Any amendment, repeal or modification by the stockholders and the directors of the Registrant shall not adversely affect any right or protection of a director or officer of the Registrant existing at the time of such amendment, repeal or modification.

The Registrants policy is to enter into separate indemnification agreements with each of its directors and officers that provide indemnity to directors and executive officers to fullest extent permitted by applicable law and also provides for certain additional procedural protections.

These indemnification provisions and the indemnification agreements entered into between the Registrant and its officers and directors may be sufficiently broad to permit indemnification of the Registrants officers and directors for liabilities (including reimbursement of expenses incurred) arising under the Securities Act.

Item 7.  Exemption from Registration Claimed.

Not applicable.

Item 8.  Exhibits.

 

 

Exhibit
Number

 

Description

4.1(1)*

 

2015 Equity Incentive Plan, as amended

5.1

 

Opinion of Wilson Sonsini Goodrich & Rosati, Professional Corporation

23.1

 

Consent of BPM LLP, Independent Registered Public Accounting Firm

23.2

 

Consent of Wilson Sonsini Goodrich & Rosati, Professional Corporation (contained in Exhibit 5.1 hereto)

24.1

 

Power of Attorney (contained on signature page hereto)

 

 

(1)   Incorporated by reference to Appendix A to the Registrant’s Definitive Proxy Statement on Schedule 14A (File No. 000-24085) filed with the Commission on April 12, 2019.

 

*Management contract or compensatory plan.

 

 

Item 9.  Undertakings.

A. The undersigned Registrant hereby undertakes:

(1) To file, during any period in which offers or sales are being made, a post-effective amendment to this Registration Statement:

(i) To include any prospectus required by Section 10(a)(3) of the Securities Act;

(ii) To reflect in the prospectus any facts or events arising after the effective date of the Registration Statement (or the most recent post-effective amendment thereof) which, individually or in the aggregate, represent a fundamental change in the information set forth in the Registration Statement.  Notwithstanding the foregoing, any increase or decrease in volume of securities offered (if the total dollar value of securities offered would not exceed that which was registered) and any deviation from the low or high end of the estimated maximum offering range may be reflected in the form of prospectus filed with the Commission pursuant to Rule 424(b) if, in the aggregate, the changes in volume and price represent no more than a 20 percent change in the maximum aggregate offering price set forth in the “Calculation of Registration Fee” table in the effective Registration Statement; and

(iii) To include any material information with respect to the plan of distribution not previously disclosed in the Registration Statement or any material change to such information in the Registration Statement.

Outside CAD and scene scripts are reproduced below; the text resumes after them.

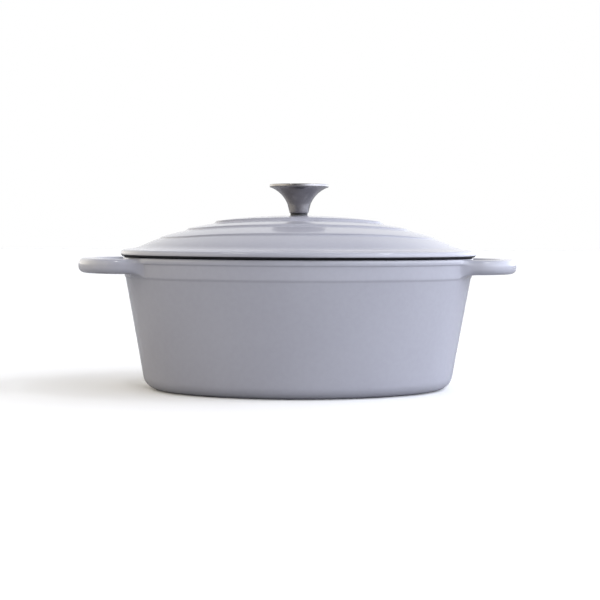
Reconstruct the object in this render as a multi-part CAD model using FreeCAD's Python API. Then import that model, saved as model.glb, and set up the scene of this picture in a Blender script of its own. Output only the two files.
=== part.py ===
import FreeCAD, Part
import math
import os
from FreeCAD import Vector

os.makedirs("parts", exist_ok=True)

# In millimetres. The origin is at the centre of the base, +X runs from handle to handle and +Z is up.
# The plan is a family of parallel four-arc ovals. "Reach" is an oval's half-length, and the ovals share their
# four arc centres, so walls are cones and fillets are tori.

# Plan, taken at the lid's rim
lid_length = 290.4
lid_width = 226.4
end_fullness = 0.86  # radius of the rim's end arcs over its half-width

# Pot
pot_height = 107.5
rim_inset = 2.0  # the pot's rim stands this far inside the lid's
wall_draft = 10.0  # degrees, outside
inner_draft = 9.3
wall_thickness = 4.2  # at the foot of the wall
base_thickness = 5.0
base_fillet = 12.0
inner_fillet = 14.0
collar_height = 16.5  # thicker band under the rim
collar_draft = 4.0
collar_step = 0.8
rim_bead = 5.0  # height of the rounded bead at the rim's outer edge
bead_depth = 0.5
rim_round = 2.0
rim_inner_round = 1.4
rim_bare = 0.6  # bare iron from the rim down, outside
rim_bare_inside = 3.0

# Enamel
coat = 0.4
base_wrap = 12.0  # the wall's coat ends this far in from the foot of the wall

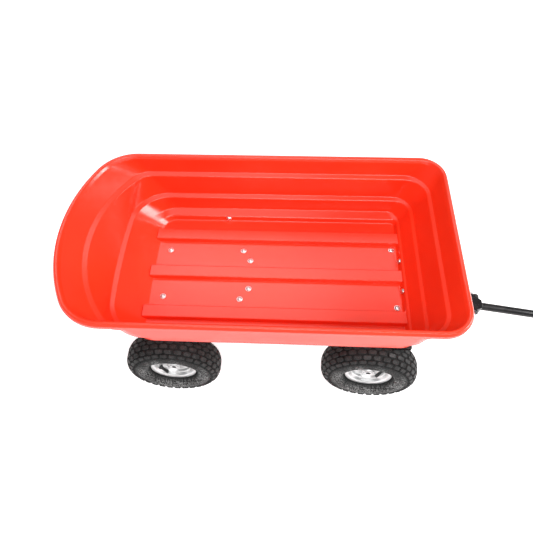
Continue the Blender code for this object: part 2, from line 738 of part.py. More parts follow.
# ---------------------------------------------------------------- handle
def make_yoke(parent, steel):
    """Short knuckle, hollow from below, between the pivot ears; the tube is welded to its nose."""
    front = TUBE_START - GAP
    half = [(-0.020, YOKE_ARM_Y), (0.010, YOKE_ARM_Y), (front, 0.0125)]
    outline = half + [(x, -y) for x, y in reversed(half)]
    shape = prism(outline, -YOKE_HEIGHT / 2, YOKE_HEIGHT / 2, "Z")
    yoke = add_object("handle_yoke", shape, steel, parent)
    inner = YOKE_ARM_Y - BAR_THICKNESS
    hollow = box((-0.030, 0.0095), (-inner, inner), (-YOKE_HEIGHT, YOKE_HEIGHT / 2 - BAR_THICKNESS))
    combine(yoke, cutter("yoke_hollow", hollow, parent), "DIFFERENCE")
    hole = rod(PIVOT_BOLT_RADIUS + GAP, -0.05, 0.05, "Y")
    combine(yoke, cutter("yoke_hole", hole, parent), "DIFFERENCE")


def make_handle_tube(parent, steel):
    inner = TUBE_RADIUS - WALL
    ring = ((TUBE_START, inner), (TUBE_START, TUBE_RADIUS), (TUBE_END, TUBE_RADIUS), (TUBE_END, inner))
    add_object("handle_tube", turned(ring, 16, "X", True), steel, parent, smooth=35)


def make_clevis(parent, steel, metal):
    """Tow jaw at the tube's end, its hitch pin and the bolt that the hand grip turns on."""
    jaw = 0.010
    outline = (
        (TUBE_END + GAP, -CLEVIS_HALF_HEIGHT),
        (CLEVIS_NOSE, -CLEVIS_HALF_HEIGHT),
        (CLEVIS_NOSE, -jaw),
        (GRIP_PIVOT + 0.016, -jaw),
        (GRIP_PIVOT + 0.016, jaw),
        (CLEVIS_NOSE, jaw),
        (CLEVIS_NOSE, CLEVIS_HALF_HEIGHT),
        (TUBE_END + GAP, CLEVIS_HALF_HEIGHT),
    )
    shape = prism(outline, -CLEVIS_HALF_WIDTH, CLEVIS_HALF_WIDTH, "Y")
    clevis = add_object("hitch_clevis", shape, steel, parent)
    pin_hole = rod(HITCH_PIN_RADIUS + GAP, -0.03, 0.03, "Z")
    combine(clevis, cutter("hitch_hole", pin_hole, parent, (HITCH_PIN_AT, 0, 0)), "DIFFERENCE")
    bolt_hole = rod(0.0045 + GAP, -0.03, 0.03, "Y")
    combine(clevis, cutter("grip_bolt_hole", bolt_hole, parent, (GRIP_PIVOT, 0, 0)), "DIFFERENCE")
    reach = GRIP_ARM_Y + GRIP_TUBE_RADIUS + GAP
    bolt = bolt_shape("Y", -reach - 0.0045, -reach, reach, reach + 0.0055, 0.0045, 0.0078)
    add_object("grip_bolt", bolt, metal, parent, (GRIP_PIVOT, 0, 0), smooth=35)
    pin = turned(((-0.0240, 0.0), (-0.0240, 0.0045), (-0.0225, HITCH_PIN_RADIUS), (0.0153, HITCH_PIN_RADIUS),
                  (0.0153, 0.0110), (0.0175, 0.0110), (0.0175, 0.0050), (0.0230, 0.0050),
                  (0.0230, 0.0090), (0.0290, 0.0090), (0.0290, 0.0)), 12, "Z", False)
    add_object("hitch_pin", pin, metal, parent, (HITCH_PIN_AT, 0, 0), smooth=35)


def make_grip(parent, steel, black):
    """D-shaped loop and its sleeve, about the grip bolt."""
    bar = GRIP_BAR - GRIP_PIVOT
    bend = 0.0155
    half = [(-0.010, GRIP_ARM_Y), (0.016, GRIP_ARM_Y), (0.026, GRIP_ARM_Y + 0.004)]
    half += [(0.050, GRIP_HALF_WIDTH - 0.004), (0.060, GRIP_HALF_WIDTH)]
    half += arc((bar - bend, GRIP_HALF_WIDTH - bend), bend, 90, 0, 4)
    path = half + [(x, -y) for x, y in reversed(half)]
    loop = add_object("grip_loop", swept_tube(path, GRIP_TUBE_RADIUS, 8), steel, parent, smooth=35)
    hole = rod(0.0045 + GAP, -0.05, 0.05, "Y")
    combine(loop, cutter("loop_hole", hole, parent), "DIFFERENCE")
    inner = GRIP_TUBE_RADIUS + 0.0006
    ring = ((-SLEEVE_HALF_LENGTH, inner), (-SLEEVE_HALF_LENGTH, SLEEVE_RADIUS - 0.002),
            (0.002 - SLEEVE_HALF_LENGTH, SLEEVE_RADIUS), (SLEEVE_HALF_LENGTH - 0.002, SLEEVE_RADIUS),
            (SLEEVE_HALF_LENGTH, SLEEVE_RADIUS - 0.002), (SLEEVE_HALF_LENGTH, inner))
    add_object("grip_sleeve", turned(ring, 16, "Y", True), black, parent, (bar, 0, 0), smooth=35)


# ---------------------------------------------------------------- wheels
def mirrored_profile(half):
    """Add the mirror image of (along, radius) points on the outer half of a wheel."""
    return [(-a, r) for a, r in reversed(half)] + list(half)


def tyre_profile():
    """C-shaped section, open towards the rim; radii as shares of the crown's."""
    outer = [(0.010, 1.0), (0.0265, 0.955), (0.0375, 0.870), (0.0418, 0.745), (0.0425, 0.610),
             (0.0375, 0.545), (0.0255, 0.508), (0.0210, 0.487), (0.0210, 0.428)]
    inner = [(0.021, 0.905), (0.0350, 0.785), (0.0355, 0.630), (0.0310, 0.585), (0.0150, 0.540),
             (0.0150, 0.428)]
    crown = TYRE_RADIUS / math.cos(math.pi / WHEEL_SEGMENTS)
    outside = mirrored_profile([(a, r * crown) for a, r in outer])
    inside = mirrored_profile([(a, r * crown) for a, r in inner])
    return outside + inside[::-1]


def rim_profile():
    """Pressed rim: two flanges, bead seats, a well, a dished disc and the hub tube."""
    flange = FLANGE_RADIUS
    return [
        (-0.0242, flange), (-0.0215, flange), (-0.0212, 0.0545), (-0.0100, 0.0460),
        (0.0100, 0.0460), (0.0212, 0.0545), (0.0215, flange), (0.0242, flange),
        (0.0236, 0.0520), (0.0115, 0.0430), (0.0050, 0.0400), (0.0050, 0.0165),
        (0.0185, 0.0165), (0.0185, 0.0127), (-0.0555, 0.0127), (-0.0555, 0.0165),
        (0.0020, 0.0165), (0.0020, 0.0430), (-0.0115, 0.0430), (-0.0236, 0.0520),
    ]


def make_wheel(corner, parent, location, sign, tyre_look, rim_look, bearing_look):
    """Tyre, rim and bearing sleeve about their own axle; sign is +1 on the left."""
    facing = 0 if sign > 0 else math.pi
    turn = (0, 0, facing)
    tyre = turned(tyre_profile(), WHEEL_SEGMENTS, "Y", True)
    add_object(f"tyre_{corner}", tyre, tyre_look, parent, location, turn, smooth=40)
    rim = turned(rim_profile(), WHEEL_SEGMENTS, "Y", True)
    add_object(f"rim_{corner}", rim, rim_look, parent, location, turn, smooth=40)
    ring = ((-0.0550, AXLE_RADIUS + 0.0004), (-0.0550, 0.0122), (0.0175, 0.0122),
            (0.0175, AXLE_RADIUS + 0.0004))
    sleeve = turned(ring, 16, "Y", True)
    add_object(f"bearing_{corner}", sleeve, bearing_look, parent, location, turn, smooth=35)


# ---------------------------------------------------------------- assembly
def footprint_centre():
    """Middle of the cart between the tub's rear lip and the hand grip's front."""
    along = HANDLE_PIVOT_AHEAD + (GRIP_BAR * math.cos(HANDLE_DROOP)) + SLEEVE_RADIUS
    swing = (SLEEVE_HALF_LENGTH - 0.002) * math.sin(-STEER)
    front = WHEELBASE + along * math.cos(STEER) + swing
    return (front + RIM.rear) / 2


def build():
    clear_scene()
    red, steel, metal = red_plastic(), black_steel(), zinc()
    rim_look, tyre_look, black = silver_rim(), rubber(), black_plastic()
    cart = empty("cart", None, (-footprint_centre(), 0, 0))

    make_spine(cart, steel)
    pin_hole = make_rear_hinge(cart, steel, metal)
    make_rear_axle(cart, steel, metal)
    make_turntable_top(cart, steel)
    make_bed_rest(cart, steel, tyre_look)
    make_latch_mount(cart, steel, metal)
    for side, sign in (("left", 1), ("right", -1)):
        spot = (0, sign * WHEEL_TRACK_HALF, AXLE_HEIGHT)
        make_wheel(f"rear_{side}", cart, spot, sign, tyre_look, rim_look, black)

    tub_axis = empty("tub_axis", cart, (TUB_PIVOT_X, 0, TUB_PIVOT_Z))
    back = (-TUB_PIVOT_X, 0, -TUB_PIVOT_Z)
    holes = cutter("bolt_holes", bolt_holes(), tub_axis, back)
    make_tub(tub_axis, back, holes, red)
    make_rails(tub_axis, back, holes, steel)
    make_bolts(tub_axis, back, metal)
    make_tub_hinges(tub_axis, back, pin_hole, steel)
    make_striker(tub_axis, back, steel, metal)

    latch_axis = empty("latch_axis", cart, (LATCH_X, 0, LATCH_Z), (0, -LATCH_OPEN, 0))
    make_latch(latch_axis, steel, black)

    steering = empty("steering_axis", cart, (WHEELBASE, 0, 0), (0, 0, STEER))
    make_front_beam(steering, steel, metal)
    make_turntable_bottom(steering, steel, metal)
    make_drawbars(steering, steel, metal)
    for side, sign in (("left", 1), ("right", -1)):
        spot = (0, sign * WHEEL_TRACK_HALF, AXLE_HEIGHT)
        make_wheel(f"front_{side}", steering, spot, sign, tyre_look, rim_look, black)

    handle = empty("handle_axis", steering, (HANDLE_PIVOT_AHEAD, 0, HANDLE_PIVOT_Z), (0, HANDLE_DROOP, 0))
    make_yoke(handle, steel)
    make_handle_tube(handle, steel)
    make_clevis(handle, steel, metal)
    grip = empty("grip_axis", handle, (GRIP_PIVOT, 0, 0))
    make_grip(grip, steel, black)
    bpy.context.view_layer.update()


build()
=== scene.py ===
import json
import math

import bmesh
import bpy
from mathutils import Matrix, Vector


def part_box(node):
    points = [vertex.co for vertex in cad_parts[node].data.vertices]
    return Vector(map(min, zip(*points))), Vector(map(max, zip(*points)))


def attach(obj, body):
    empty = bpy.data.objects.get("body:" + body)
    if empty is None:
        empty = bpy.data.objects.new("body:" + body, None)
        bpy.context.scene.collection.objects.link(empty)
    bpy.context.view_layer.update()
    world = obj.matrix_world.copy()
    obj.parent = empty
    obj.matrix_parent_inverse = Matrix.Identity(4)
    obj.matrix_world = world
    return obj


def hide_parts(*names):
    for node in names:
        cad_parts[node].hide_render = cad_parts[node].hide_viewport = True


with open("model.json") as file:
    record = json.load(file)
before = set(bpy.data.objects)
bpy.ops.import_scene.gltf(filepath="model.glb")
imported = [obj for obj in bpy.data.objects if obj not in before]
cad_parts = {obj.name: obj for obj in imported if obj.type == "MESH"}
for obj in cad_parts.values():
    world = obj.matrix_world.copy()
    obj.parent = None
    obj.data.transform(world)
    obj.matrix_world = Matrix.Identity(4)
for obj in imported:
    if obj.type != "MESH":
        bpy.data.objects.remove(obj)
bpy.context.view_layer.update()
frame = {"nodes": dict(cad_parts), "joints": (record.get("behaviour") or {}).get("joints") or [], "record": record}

# ---------------------------------------------------------------- places taken from the frame
JOINTS = {joint["name"]: joint for joint in frame["joints"]}


def middle(node):
    low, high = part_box(node)
    return (low + high) / 2


AXLE_X = middle("rear_axle").x
KINGPIN_X = middle("kingpin").x
AXLE_Z = middle("rear_axle").z
TRACK = middle("tyre_rear_left").y
STEER_AXIS = Vector(JOINTS["wheel_front_left_spin"]["axis"])
STEER = math.atan2(-STEER_AXIS.x, STEER_AXIS.y)
LIFT = Vector(JOINTS["handle_lift"]["pos_m"])
PIVOT_AHEAD = math.hypot(LIFT.x - KINGPIN_X, LIFT.y)
DROOP = math.radians(6.0)  # the handle points this far below level at rest
LATCH_OPEN = math.radians(13.0)  # the latch's turn when released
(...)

Provided,  however, that paragraphs (A)(1)(i) and (A)(1)(ii) do not apply if the information required to be included in a post-effective amendment by those paragraphs is contained in reports filed with or furnished to the Commission by the Registrant pursuant to Section 13 or Section 15(d) of the Exchange Act that are incorporated by reference in this Registration Statement.

(2) That, for the purpose of determining any liability under the Securities Act, each such post-effective amendment shall be deemed to be a new registration statement relating to the securities offered therein, and the offering of such securities at that time shall be deemed to be the initial bona fide offering thereof.

(3) To remove from registration by means of a post-effective amendment any of the securities being registered which remain unsold at the termination of the offering.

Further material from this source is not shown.